Tomorrow, the argument will extend to executives in all public companies. Already this is where Congressional Democrats are saying they want this to go. But who are we protecting? The common shareholders who are members of the public? I've already explained that they already have enough remedies for dealing with poor executives.

No, the real objective is to "protect" society at large. Given that, how difficult will it be to step beyond publicly-owned corporations and start dictating pay guidelines for everyone? For that matter, we've put tens of billions of dollars into preserving jobs and retirement benefits for the UAW. The taxpayers weren't a party to those private arrangements. Isn't it reasonable for us to insist that the government cut all UAW salaries, pensions, and healthcare payments in half? Just sayin.' Isn't the goal to keep the public from suffering financial harm by overpaying people on public assistance? Or is there personal animus against executives at work here?

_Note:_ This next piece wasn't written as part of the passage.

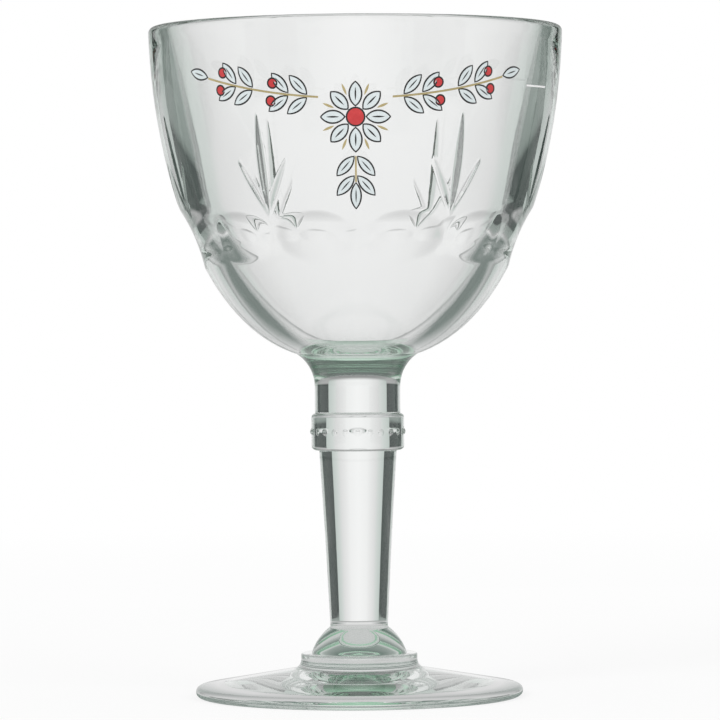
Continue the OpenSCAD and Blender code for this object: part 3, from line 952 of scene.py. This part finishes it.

I speak as a person who has argued often that CEO compensation is not only excessive in an absolute sense, but also very poorly reflective of actual performance. I think the vast majority of CEOs get paid way too much. But it still needs to be up to people, freely contracting with each other, to determine what to pay each other. If the President of the United States decides that it's his job to determine what any given individual's labor is worth, for whatever reason and under whatever legal theory, then no private contract is safe, and we'll be well along the path to exchanging our free society for a government-run one.